» **Task brief**
Extract each line where the string "that" shows up.

» **Dataset records**
-- start --

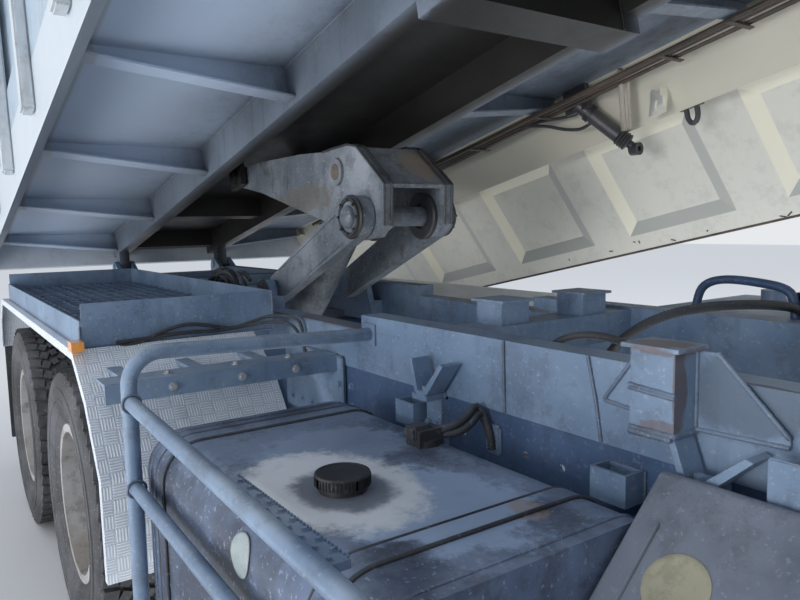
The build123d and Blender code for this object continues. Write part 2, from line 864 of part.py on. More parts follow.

-- end --
-- start --

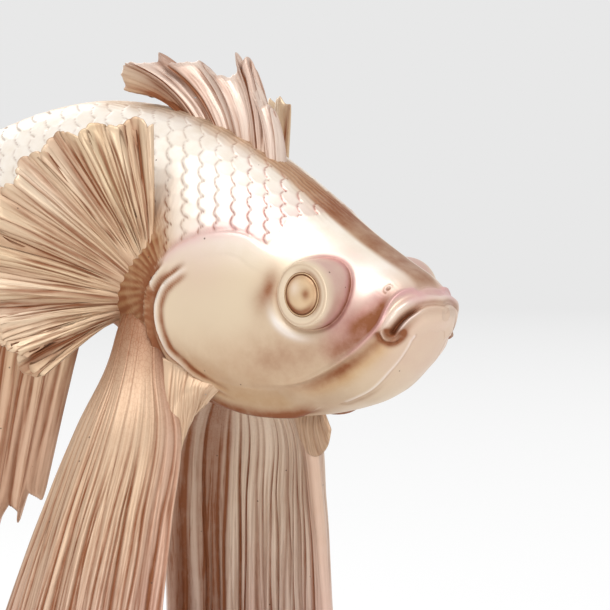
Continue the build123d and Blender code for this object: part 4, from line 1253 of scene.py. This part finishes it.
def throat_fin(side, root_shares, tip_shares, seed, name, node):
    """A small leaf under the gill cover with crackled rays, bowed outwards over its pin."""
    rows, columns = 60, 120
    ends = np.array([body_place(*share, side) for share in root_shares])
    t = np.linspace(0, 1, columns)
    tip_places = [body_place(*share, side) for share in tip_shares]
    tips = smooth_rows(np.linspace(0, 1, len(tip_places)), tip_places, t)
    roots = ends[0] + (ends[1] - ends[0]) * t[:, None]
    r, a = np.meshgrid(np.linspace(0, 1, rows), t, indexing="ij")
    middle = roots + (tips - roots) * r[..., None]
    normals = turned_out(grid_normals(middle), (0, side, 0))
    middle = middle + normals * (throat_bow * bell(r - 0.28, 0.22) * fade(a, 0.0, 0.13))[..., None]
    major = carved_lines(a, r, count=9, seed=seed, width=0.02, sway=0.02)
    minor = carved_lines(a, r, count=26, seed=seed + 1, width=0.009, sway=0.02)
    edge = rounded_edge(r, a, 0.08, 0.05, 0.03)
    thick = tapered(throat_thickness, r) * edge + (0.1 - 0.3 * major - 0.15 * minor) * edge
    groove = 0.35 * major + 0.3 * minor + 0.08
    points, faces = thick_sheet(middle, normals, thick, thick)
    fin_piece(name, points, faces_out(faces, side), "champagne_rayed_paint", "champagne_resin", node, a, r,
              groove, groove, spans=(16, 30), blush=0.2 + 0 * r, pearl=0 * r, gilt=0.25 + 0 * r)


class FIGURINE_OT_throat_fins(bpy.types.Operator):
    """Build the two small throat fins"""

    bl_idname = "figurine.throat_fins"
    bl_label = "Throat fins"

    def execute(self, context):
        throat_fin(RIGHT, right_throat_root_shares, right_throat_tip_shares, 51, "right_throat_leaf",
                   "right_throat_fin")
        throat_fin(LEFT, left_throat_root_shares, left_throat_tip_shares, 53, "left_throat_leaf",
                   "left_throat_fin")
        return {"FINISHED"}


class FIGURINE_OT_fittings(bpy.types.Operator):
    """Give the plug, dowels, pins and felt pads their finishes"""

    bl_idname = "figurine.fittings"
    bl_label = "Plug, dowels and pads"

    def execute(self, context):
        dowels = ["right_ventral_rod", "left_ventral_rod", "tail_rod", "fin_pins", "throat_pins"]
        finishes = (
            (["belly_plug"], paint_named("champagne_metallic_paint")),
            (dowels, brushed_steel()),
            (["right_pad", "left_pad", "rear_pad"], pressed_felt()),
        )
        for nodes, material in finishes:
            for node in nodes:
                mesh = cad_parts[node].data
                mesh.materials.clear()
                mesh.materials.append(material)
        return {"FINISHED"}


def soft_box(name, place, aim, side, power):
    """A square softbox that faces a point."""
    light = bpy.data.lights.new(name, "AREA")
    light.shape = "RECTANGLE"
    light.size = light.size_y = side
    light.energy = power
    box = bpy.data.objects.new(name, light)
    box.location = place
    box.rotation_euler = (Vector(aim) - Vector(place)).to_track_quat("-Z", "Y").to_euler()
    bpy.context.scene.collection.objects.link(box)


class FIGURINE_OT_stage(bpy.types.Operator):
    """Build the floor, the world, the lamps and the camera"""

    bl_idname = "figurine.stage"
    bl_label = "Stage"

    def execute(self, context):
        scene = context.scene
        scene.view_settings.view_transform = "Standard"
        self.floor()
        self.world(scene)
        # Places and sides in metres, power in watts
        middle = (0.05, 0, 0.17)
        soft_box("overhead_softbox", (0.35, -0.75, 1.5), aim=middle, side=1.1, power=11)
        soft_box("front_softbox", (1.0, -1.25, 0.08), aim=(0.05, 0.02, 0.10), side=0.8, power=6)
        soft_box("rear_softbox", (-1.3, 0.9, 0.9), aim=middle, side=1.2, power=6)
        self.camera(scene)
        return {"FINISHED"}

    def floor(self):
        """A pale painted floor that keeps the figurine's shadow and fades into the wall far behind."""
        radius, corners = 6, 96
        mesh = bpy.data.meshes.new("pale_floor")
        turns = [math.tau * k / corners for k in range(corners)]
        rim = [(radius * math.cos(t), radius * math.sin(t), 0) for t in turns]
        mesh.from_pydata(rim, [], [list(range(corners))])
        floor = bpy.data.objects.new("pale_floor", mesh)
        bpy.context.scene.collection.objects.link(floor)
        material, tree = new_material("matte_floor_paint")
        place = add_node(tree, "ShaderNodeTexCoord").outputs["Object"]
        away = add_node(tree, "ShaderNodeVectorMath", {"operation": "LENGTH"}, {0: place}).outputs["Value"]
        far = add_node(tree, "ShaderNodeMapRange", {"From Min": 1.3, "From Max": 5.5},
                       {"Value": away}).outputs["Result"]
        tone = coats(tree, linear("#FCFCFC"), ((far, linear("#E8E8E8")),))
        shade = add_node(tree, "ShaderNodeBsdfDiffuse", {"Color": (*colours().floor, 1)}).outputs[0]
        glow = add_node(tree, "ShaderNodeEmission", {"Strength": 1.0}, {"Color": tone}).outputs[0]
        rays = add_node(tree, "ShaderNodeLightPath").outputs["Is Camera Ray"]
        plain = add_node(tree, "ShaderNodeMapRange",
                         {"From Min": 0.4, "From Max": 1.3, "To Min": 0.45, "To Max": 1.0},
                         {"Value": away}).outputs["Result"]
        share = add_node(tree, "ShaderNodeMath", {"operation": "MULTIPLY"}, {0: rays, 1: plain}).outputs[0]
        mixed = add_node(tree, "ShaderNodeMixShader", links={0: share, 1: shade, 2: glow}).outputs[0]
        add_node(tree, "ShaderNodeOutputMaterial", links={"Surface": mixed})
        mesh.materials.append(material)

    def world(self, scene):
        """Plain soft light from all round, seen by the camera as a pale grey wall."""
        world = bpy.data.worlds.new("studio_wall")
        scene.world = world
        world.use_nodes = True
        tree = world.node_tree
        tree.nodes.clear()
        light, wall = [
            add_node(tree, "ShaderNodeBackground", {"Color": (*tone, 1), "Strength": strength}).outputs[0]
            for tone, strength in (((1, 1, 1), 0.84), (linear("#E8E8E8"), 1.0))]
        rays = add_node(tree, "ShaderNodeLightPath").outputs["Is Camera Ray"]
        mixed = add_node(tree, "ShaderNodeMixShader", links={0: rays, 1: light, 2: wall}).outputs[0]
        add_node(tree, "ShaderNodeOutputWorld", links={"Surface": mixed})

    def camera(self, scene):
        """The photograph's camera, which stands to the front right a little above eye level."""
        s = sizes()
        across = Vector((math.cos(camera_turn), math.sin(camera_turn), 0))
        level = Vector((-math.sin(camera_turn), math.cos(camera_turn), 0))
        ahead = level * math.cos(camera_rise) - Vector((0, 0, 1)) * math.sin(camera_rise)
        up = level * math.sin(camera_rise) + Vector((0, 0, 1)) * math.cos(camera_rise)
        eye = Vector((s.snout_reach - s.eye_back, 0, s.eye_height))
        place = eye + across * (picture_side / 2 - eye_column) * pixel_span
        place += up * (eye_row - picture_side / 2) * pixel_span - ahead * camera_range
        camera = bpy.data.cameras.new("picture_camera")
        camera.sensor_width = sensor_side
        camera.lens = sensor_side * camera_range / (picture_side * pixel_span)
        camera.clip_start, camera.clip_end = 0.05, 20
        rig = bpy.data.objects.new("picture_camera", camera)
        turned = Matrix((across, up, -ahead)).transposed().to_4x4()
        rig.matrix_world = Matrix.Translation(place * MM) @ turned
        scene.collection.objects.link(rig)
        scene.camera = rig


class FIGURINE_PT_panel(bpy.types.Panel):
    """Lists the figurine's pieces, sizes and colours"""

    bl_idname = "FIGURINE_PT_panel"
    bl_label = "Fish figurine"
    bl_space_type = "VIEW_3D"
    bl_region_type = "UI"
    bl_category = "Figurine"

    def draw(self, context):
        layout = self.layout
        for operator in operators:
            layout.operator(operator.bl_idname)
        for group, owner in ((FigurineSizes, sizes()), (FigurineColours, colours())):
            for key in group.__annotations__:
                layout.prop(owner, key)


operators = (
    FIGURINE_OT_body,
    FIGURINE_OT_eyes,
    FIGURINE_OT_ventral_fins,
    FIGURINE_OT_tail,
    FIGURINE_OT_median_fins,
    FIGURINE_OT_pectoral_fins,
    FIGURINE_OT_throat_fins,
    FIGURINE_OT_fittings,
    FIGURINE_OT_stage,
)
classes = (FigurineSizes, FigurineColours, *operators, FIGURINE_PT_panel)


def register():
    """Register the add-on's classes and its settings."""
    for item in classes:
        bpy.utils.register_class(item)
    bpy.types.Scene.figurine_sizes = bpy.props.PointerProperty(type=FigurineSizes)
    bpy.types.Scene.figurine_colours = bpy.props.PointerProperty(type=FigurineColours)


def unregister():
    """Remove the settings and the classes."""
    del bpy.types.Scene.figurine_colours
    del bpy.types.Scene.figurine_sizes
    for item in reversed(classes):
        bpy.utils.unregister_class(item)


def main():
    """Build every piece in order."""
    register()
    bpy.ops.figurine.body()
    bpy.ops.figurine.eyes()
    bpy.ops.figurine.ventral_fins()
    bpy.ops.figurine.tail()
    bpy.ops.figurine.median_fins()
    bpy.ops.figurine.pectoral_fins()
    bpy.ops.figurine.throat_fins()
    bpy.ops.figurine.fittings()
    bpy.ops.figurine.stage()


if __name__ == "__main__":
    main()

-- end --
-- start --

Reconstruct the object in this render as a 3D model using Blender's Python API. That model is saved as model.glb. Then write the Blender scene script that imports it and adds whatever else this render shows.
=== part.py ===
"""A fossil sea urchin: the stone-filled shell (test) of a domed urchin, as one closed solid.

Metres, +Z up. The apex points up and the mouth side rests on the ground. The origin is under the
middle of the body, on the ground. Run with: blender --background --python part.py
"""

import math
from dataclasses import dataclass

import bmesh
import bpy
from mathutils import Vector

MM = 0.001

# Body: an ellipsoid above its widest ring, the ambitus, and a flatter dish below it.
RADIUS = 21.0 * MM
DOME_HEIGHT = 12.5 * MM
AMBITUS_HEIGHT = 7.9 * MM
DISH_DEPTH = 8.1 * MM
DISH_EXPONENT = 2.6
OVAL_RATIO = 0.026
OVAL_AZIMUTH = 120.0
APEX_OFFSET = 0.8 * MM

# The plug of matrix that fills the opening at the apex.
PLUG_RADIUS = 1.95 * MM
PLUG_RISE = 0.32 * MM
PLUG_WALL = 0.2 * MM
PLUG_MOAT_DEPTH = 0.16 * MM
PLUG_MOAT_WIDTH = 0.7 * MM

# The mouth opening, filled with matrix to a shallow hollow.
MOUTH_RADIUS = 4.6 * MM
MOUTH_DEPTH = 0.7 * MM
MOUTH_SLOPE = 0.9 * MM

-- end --

» **Task solution**
    """A square softbox that faces a point."""
        """A pale painted floor that keeps the figurine's shadow and fades into the wall far behind."""
Reconstruct the object in this render as a 3D model using Blender's Python API. That model is saved as model.glb. Then write the Blender scene script that imports it and adds whatever else this render shows.
# The plug of matrix that fills the opening at the apex.